**** Data excerpt

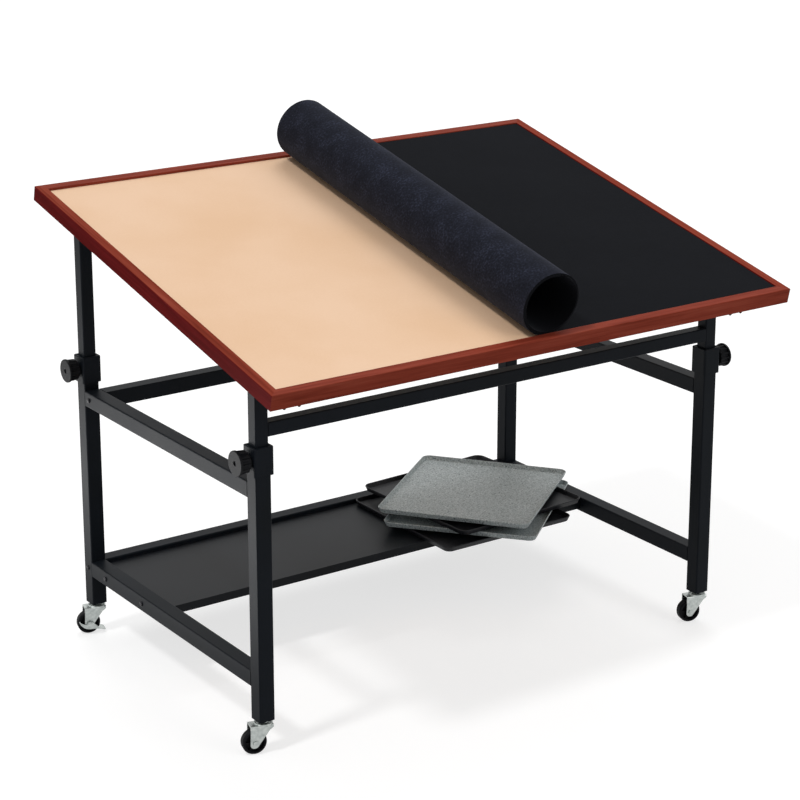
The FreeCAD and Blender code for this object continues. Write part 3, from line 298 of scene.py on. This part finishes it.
# Sorting trays: vacuum-formed from two sheets, one black, one grey with dark and light
# chips rolled into it like granite.
for sheet_name, ground, chip, spark, trays in (
        ("grey", "#b1babb", "#566063", "#dfe5e4", ("tray_top", "tray_lower")),
        ("black", "#121317", "#090a0c", "#2e3036", ("tray_upper", "tray_bottom"))):
    formed, shader, place = finish_named(f"formed_{sheet_name}_chip_sheet")
    # Chips are 1 to 2 mm, drawn here at 3 mm so that they show.
    chips = add(formed, "ShaderNodeTexNoise",
                {"Scale": 330.0, "Detail": 4.0, "Roughness": 0.7}, {"Vector": place})
    tone = add(formed, "ShaderNodeValToRGB",
               {"stops": [(0.36, chip), (0.46, ground), (0.56, ground), (0.66, spark)]},
               {"Fac": chips.outputs["Fac"]})
    bumps = add(formed, "ShaderNodeBump", {"Strength": 0.12, "Distance": 0.0004},
                {"Height": chips.outputs["Fac"]})
    formed.node_tree.links.new(shader.inputs["Base Color"], tone.outputs["Color"])
    formed.node_tree.links.new(shader.inputs["Normal"], bumps.outputs["Normal"])
    shader.inputs["Roughness"].default_value = 0.5
    shader.inputs["Specular IOR Level"].default_value = 0.25
    wear(formed, *trays)


# Felt cover: one needle-punched sheet of black polyester felt, 3 mm thick, laid on the right
# of the board and rolled up from its left edge, one and a half turns, to uncover the rest.
THICKNESS = 0.003
BOARD_TOP = 0.043                    # above the pivot, square to the board
SHEET_RIGHT, SHEET_NEAR, SHEET_FAR = 0.5365, -0.124, 0.679
ROLL_AXIS, ROLL_RADIUS, TURNS = 0.005, 0.060, 1.53
INWARD = 0.0034                      # each turn lies this much inside the one before
SPRING = 0.0010                      # how far the turns stand off a true spiral
WAVE = 0.0004                        # the laid part isn't ironed flat
CLEAR_OF_BOARD = 0.0002
LAID_STEPS, ROLL_STEPS, ROWS = 30, 150, 96

# The middle of the sheet's thickness, from its right edge leftwards and round the roll.
flat_height = BOARD_TOP + THICKNESS / 2 + CLEAR_OF_BOARD
outer_radius = ROLL_RADIUS - THICKNESS / 2
section = [(ROLL_AXIS + (SHEET_RIGHT - ROLL_AXIS) * (1 - i / LAID_STEPS), flat_height)
           for i in range(LAID_STEPS)]
for i in range(ROLL_STEPS + 1):
    turn = TURNS * 2 * math.pi * i / ROLL_STEPS
    radius = outer_radius - INWARD * turn / (2 * math.pi)
    radius -= SPRING * math.sin(2 * turn + 0.6) * min(1.0, turn / 2)
    section.append((ROLL_AXIS - radius * math.sin(turn),
                    flat_height + outer_radius - radius * math.cos(turn)))

width = len(section)
points = []
for j in range(ROWS + 1):
    depth = SHEET_NEAR + (SHEET_FAR - SHEET_NEAR) * j / ROWS
    for k, (across, height) in enumerate(section):
        if k < LAID_STEPS:
            ripple = math.sin(across * 21 + depth * 9) * math.sin(depth * 17 - across * 6)
            height += WAVE * (1 + ripple)
        points.append((across,
                       PIVOT_Y + depth * math.cos(TILT) - height * math.sin(TILT),
                       PIVOT_Z + depth * math.sin(TILT) + height * math.cos(TILT)))
faces = []
for j in range(ROWS):
    for k in range(width - 1):
        first = j * width + k
        faces.append((first, first + 1, first + width + 1, first + width))
shape = bpy.data.meshes.new("felt_cover")
shape.from_pydata(points, [], faces)
felt_cover = bpy.data.objects.new("felt_cover", shape)
bpy.context.scene.collection.objects.link(felt_cover)

# The felt's own width and length, so that the nap and the mottling roll up with it.
cloth = shape.uv_layers.new(name="cloth")
lengths = [0.0]
for (u0, h0), (u1, h1) in zip(section, section[1:]):
    lengths.append(lengths[-1] + math.hypot(u1 - u0, h1 - h0))
for loop in shape.loops:
    j, k = divmod(loop.vertex_index, width)
    cloth.data[loop.index].uv = (lengths[k], (SHEET_FAR - SHEET_NEAR) * j / ROWS)

bpy.ops.object.select_all(action="DESELECT")
bpy.context.view_layer.objects.active = felt_cover
felt_cover.select_set(True)
thick = felt_cover.modifiers.new("thickness", "SOLIDIFY")
thick.thickness, thick.offset = THICKNESS, 0.0
bpy.ops.object.modifier_apply(modifier="thickness")
# Rolled up, the cover shows its underside, which is given a lighter felt colour as painted
# light on the roll. Solidify lists the faces of that side first.
underside = shape.attributes.new("underside", "FLOAT", "FACE")
for number in range(len(faces)):
    underside.data[number].value = 1.0
bpy.ops.object.shade_smooth_by_angle(angle=math.radians(40))

felt, shader, _ = finish_named("needled_black_felt")
weave = add(felt, "ShaderNodeUVMap", {"uv_map": "cloth"})
# Fibres are 20 to 40 microns in tufts of 1 mm, drawn here at 4 mm so that they show. The web
# is thinner and thicker over about 33 mm.
nap = add(felt, "ShaderNodeTexNoise", {"Scale": 250.0, "Detail": 5.0, "Roughness": 0.65},
          {"Vector": weave.outputs["UV"]})
cloud = add(felt, "ShaderNodeTexNoise", {"Scale": 30.0, "Detail": 4.0},
            {"Vector": weave.outputs["UV"]})
thin = add(felt, "ShaderNodeMath", {"operation": "MULTIPLY_ADD", 1: 0.2, 2: 0.40},
           {0: cloud.outputs["Fac"]})
both = add(felt, "ShaderNodeMath", {"operation": "MULTIPLY_ADD", 1: 0.5},
           {0: nap.outputs["Fac"], 2: thin.outputs["Value"]})
smooth = add(felt, "ShaderNodeValToRGB",
             {"stops": [(0.5, "#0a0b0d"), (0.8, "#0f1013"), (1.0, "#1b1c21")]},
             {"Fac": both.outputs["Value"]})
# The underside's colours are lighter, as painted light on the rolled-up part.
underside_painted_light = add(felt, "ShaderNodeValToRGB",
             {"stops": [(0.62, "#13141a"), (0.76, "#20222b"), (0.9, "#3b3f50")]},
             {"Fac": both.outputs["Value"]})
painted_light_side = add(felt, "ShaderNodeAttribute", {"attribute_name": "underside"})
tone = add(felt, "ShaderNodeMix", {"data_type": "RGBA"},
           {0: painted_light_side.outputs["Fac"], 6: smooth.outputs["Color"], 7: underside_painted_light.outputs["Color"]})
bumps = add(felt, "ShaderNodeBump", {"Strength": 0.35, "Distance": 0.0006},
            {"Height": nap.outputs["Fac"]})
felt.node_tree.links.new(shader.inputs["Base Color"], tone.outputs[2])
felt.node_tree.links.new(shader.inputs["Normal"], bumps.outputs["Normal"])
shader.inputs["Roughness"].default_value = 0.95
shader.inputs["Specular IOR Level"].default_value = 0.05
shader.inputs["Sheen Weight"].default_value = 0.12
shader.inputs["Sheen Roughness"].default_value = 0.4
shader.inputs["Sheen Tint"].default_value = linear("#b4b8c6")
felt_cover.data.materials.append(felt)
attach(felt_cover, "tabletop")
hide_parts("felt_mat")


# Floor: a plain white sweep. Seen directly or in a reflection it is white, and it keeps the
# object's shadow.
bpy.ops.object.select_all(action="DESELECT")
bpy.ops.mesh.primitive_plane_add(size=30.0, location=(0, 0, 0))
floor = bpy.context.active_object
floor.name = "floor"
paper, shader, _ = finish_named("white_floor_paper")
shader.inputs["Base Color"].default_value = linear("#b2b2b2")
shader.inputs["Roughness"].default_value = 0.9
shader.inputs["Specular IOR Level"].default_value = 0.0
seen = add(paper, "ShaderNodeLightPath")
either = add(paper, "ShaderNodeMath", {"operation": "MAXIMUM"},
             {0: seen.outputs["Is Camera Ray"], 1: seen.outputs["Is Glossy Ray"]})
any_of = add(paper, "ShaderNodeMath", {"operation": "MAXIMUM"},
             {0: either.outputs["Value"], 1: seen.outputs["Is Transmission Ray"]})
lift = add(paper, "ShaderNodeMath", {"operation": "MULTIPLY", 1: 0.68},
           {0: any_of.outputs["Value"]})
glow = add(paper, "ShaderNodeEmission", {}, {"Strength": lift.outputs["Value"]})
lit = add(paper, "ShaderNodeAddShader", {},
          {0: shader.outputs["BSDF"], 1: glow.outputs["Emission"]})
paper.node_tree.links.new(paper.node_tree.nodes["Material Output"].inputs["Surface"],
                          lit.outputs["Shader"])
floor.data.materials.append(paper)


# Studio: a key light from high on the left, a broad one from high on the right and slightly
# behind, a weak soft box in front, a bright panel on the floor at the left behind the table,
# seen only in gloss, and an even white room.
world = bpy.data.worlds.new("studio")
bpy.context.scene.world = world
world.use_nodes = True
surroundings = world.node_tree.nodes["Background"]
surroundings.inputs["Color"].default_value = (1, 1, 1, 1)
seen = add(world, "ShaderNodeLightPath")
either = add(world, "ShaderNodeMath", {"operation": "MAXIMUM"},
             {0: seen.outputs["Is Camera Ray"], 1: seen.outputs["Is Glossy Ray"]})
any_of = add(world, "ShaderNodeMath", {"operation": "MAXIMUM"},
             {0: either.outputs["Value"], 1: seen.outputs["Is Transmission Ray"]})
level = add(world, "ShaderNodeMapRange", {"To Min": 0.42, "To Max": 1.0},
            {"Value": any_of.outputs["Value"]})
world.node_tree.links.new(surroundings.inputs["Strength"], level.outputs["Result"])

bpy.ops.object.light_add(type="SUN", rotation=(0, math.radians(-30), math.radians(8)))
key = bpy.context.active_object
key.name = "key_light"
key.data.energy, key.data.angle = 1.1, math.radians(7)

bpy.ops.object.light_add(type="SUN", rotation=(0, math.radians(28), math.radians(53)))
back = bpy.context.active_object
back.name = "back_light"
back.data.energy, back.data.angle = 0.8, math.radians(30)

bpy.ops.object.light_add(type="AREA", location=(1.2, -3.2, 2.0),
                         rotation=(math.radians(65), 0, math.radians(20.6)))
front = bpy.context.active_object
front.name = "soft_box_front"
front.data.shape, front.data.size, front.data.energy = "SQUARE", 1.6, 18.0

bpy.ops.object.light_add(type="AREA", location=(-1.15, 0.8, 0.012), rotation=(math.pi, 0, 0))
reflector = bpy.context.active_object
reflector.name = "reflector_left"
reflector.data.shape = "RECTANGLE"
reflector.data.size, reflector.data.size_y, reflector.data.energy = 0.8, 1.6, 24.0
reflector.visible_diffuse = False


# Camera: a long lens from the near left, above the board, looking 16 degrees down. The small
# shift sets the table in the middle of the frame.
bpy.ops.object.camera_add(location=(-2.33651, -3.34393, 1.81547),
                          rotation=(math.radians(90 - 15.853), 0, math.radians(-34.617)))
camera = bpy.context.active_object
camera.data.sensor_width = 36.0
camera.data.lens = 103.404
camera.data.shift_y = -0.12
camera.data.clip_end = 60.0
bpy.context.scene.camera = camera
bpy.context.scene.view_settings.view_transform = "Standard"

********

## Aim of the task
Starting at the first line of the data above, please restate word for word every line up to and including the one that holds "LAID_STEPS, ROLL_STEPS, ROWS = 30, 150, 96", and add nothing else.

## Answer to this exercise
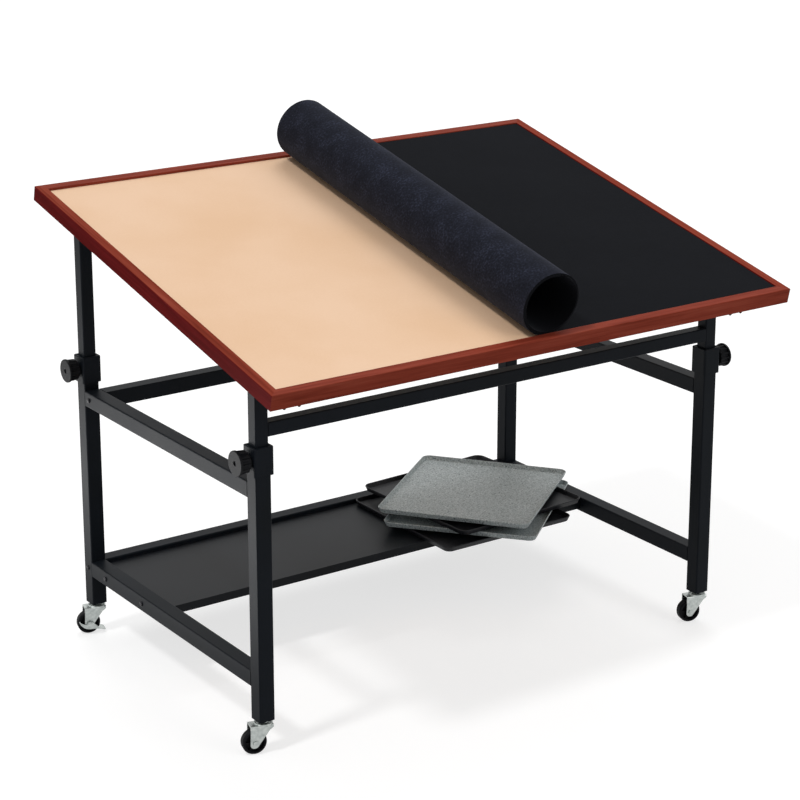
The FreeCAD and Blender code for this object continues. Write part 3, from line 298 of scene.py on. This part finishes it.
# Sorting trays: vacuum-formed from two sheets, one black, one grey with dark and light
# chips rolled into it like granite.
for sheet_name, ground, chip, spark, trays in (
        ("grey", "#b1babb", "#566063", "#dfe5e4", ("tray_top", "tray_lower")),
        ("black", "#121317", "#090a0c", "#2e3036", ("tray_upper", "tray_bottom"))):
    formed, shader, place = finish_named(f"formed_{sheet_name}_chip_sheet")
    # Chips are 1 to 2 mm, drawn here at 3 mm so that they show.
    chips = add(formed, "ShaderNodeTexNoise",
                {"Scale": 330.0, "Detail": 4.0, "Roughness": 0.7}, {"Vector": place})
    tone = add(formed, "ShaderNodeValToRGB",
               {"stops": [(0.36, chip), (0.46, ground), (0.56, ground), (0.66, spark)]},
               {"Fac": chips.outputs["Fac"]})
    bumps = add(formed, "ShaderNodeBump", {"Strength": 0.12, "Distance": 0.0004},
                {"Height": chips.outputs["Fac"]})
    formed.node_tree.links.new(shader.inputs["Base Color"], tone.outputs["Color"])
    formed.node_tree.links.new(shader.inputs["Normal"], bumps.outputs["Normal"])
    shader.inputs["Roughness"].default_value = 0.5
    shader.inputs["Specular IOR Level"].default_value = 0.25
    wear(formed, *trays)


# Felt cover: one needle-punched sheet of black polyester felt, 3 mm thick, laid on the right
# of the board and rolled up from its left edge, one and a half turns, to uncover the rest.
THICKNESS = 0.003
BOARD_TOP = 0.043                    # above the pivot, square to the board
SHEET_RIGHT, SHEET_NEAR, SHEET_FAR = 0.5365, -0.124, 0.679
ROLL_AXIS, ROLL_RADIUS, TURNS = 0.005, 0.060, 1.53
INWARD = 0.0034                      # each turn lies this much inside the one before
SPRING = 0.0010                      # how far the turns stand off a true spiral
WAVE = 0.0004                        # the laid part isn't ironed flat
CLEAR_OF_BOARD = 0.0002
LAID_STEPS, ROLL_STEPS, ROWS = 30, 150, 96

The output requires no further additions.